A good music biopic needs to answer this question, too: What’s the conflict after the success? For most, it’s drugs (“Ray,” “I Walk the Line”) or family strife (“Coal Miner’s Daughter,” “What’s Love Got to Do With It?”) or both (“Sid and Nancy”). “The Buddy Holly Story” gives us band strife and a plane crash. “La Bamba” gives us fraternal strife and then a plane crash. “Get On Up” gives us band strife and a car crash.
“Jersey Boys”? It’s both band strife and family strife. Frankie’s wife, Mary (first-timer Renée Marino), is volatile and angry at his touring schedule, and they break up. Vaguely. Plus Four Seasons founder Tommy DeVito (an exceptional Vincent Piazza of “Boardwalk Empire”) has gambling problems, or some such, and owes $150K to the mob. Plus he’s skimmed half a million from the band’s earnings. All of this requires a sitdown with Frankie’s godfather, Gyp DeCarlo (Christopher Walken), at which Frankie, a good kid from the neighborhood, has the band bear the burden of the debt.

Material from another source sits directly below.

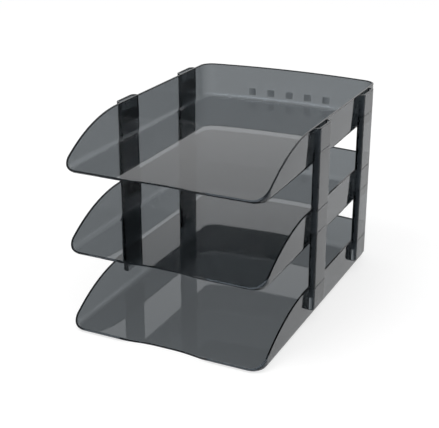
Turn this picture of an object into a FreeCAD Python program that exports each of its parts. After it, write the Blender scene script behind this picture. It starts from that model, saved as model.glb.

But in doing so, he breaks apart the band.
Increasingly irrelevant, Valli keeps singing and recording. But then his daughter has drug problems and dies. Then he’s in a diner and sees a cockroach. Then Bob Gaudio writes “Can’t Take My Eyes Off You” with its great bombastic middle eight (“I love you, baby! / And if it’s quite alright I need you, baby ...”), and Frankie records it and sings it in a nightclub and people love it. You can see the surprise and gratitude in his eyes. The movie makes it seem that this happened in, say, 1974, after a long period in the wilderness, but the song was actually released in 1967. 1974 was the year Frankie and the Four Seasons began a mid-70s resurgence with “My Eyes Adored You,” but Eastwood has already used that as background music for the father/daughter scenes. Which, when you listen to the words (“Though I never laid a hand on you ... ”), is kinda creepy.
Swearin’ to God
What works? As on Broadway, the bandmates telling the story of the Four Seasons directly to us, the audience. (Four Seasons breaking the fourth wall.) Piazza is particularly good at this. His DeVito is a liar, a charmer, a schemer. Young, the original, Tony-award-winning Frankie Valli on Broadway, definitely has the pipes, but—and I hate to say this, since I think Broadway performers should be used by Hollywood more—isn’t he a bit old for the role now? You look at video of him in 2006 when he was lean and hungry, and he seems perfect. But here, he’s nearly 40 and a bit doughy in the face. Plus he’s not that dynamic. But then I guess Valli wasn’t, either.
Why do the Four Seasons story in the first place? “It all started with a sound that started a sensation.” Right, until the Beatles arrived two years later. Then whatever. The Joe Pesci stuff is interesting—he’s the guy who introduced Gaudio to the rest of the band—but haven’t we seen the rest of this story before? More Italian-Americans from Jersey with vague mob connections and volatile friends and family. Hand to God, I’ve seen these buttagots a thousand times, maron. And while Walken nails several scenes—tearing up listening to Frankie sing, or the look he gives DeVito about his toilet habits—he’s often a distraction. “Frankie,” he says in his Walkenish way, “the world needs to hear that voice.” Cf.: “I’ve got a fever ... and the only prescription is more cowbell.”
During the end-credits, we finally get the streetlamp and a medley/dance number that gives us a better sense of what the stage production might’ve looked like. But for me it’s too little too late. Hand to God.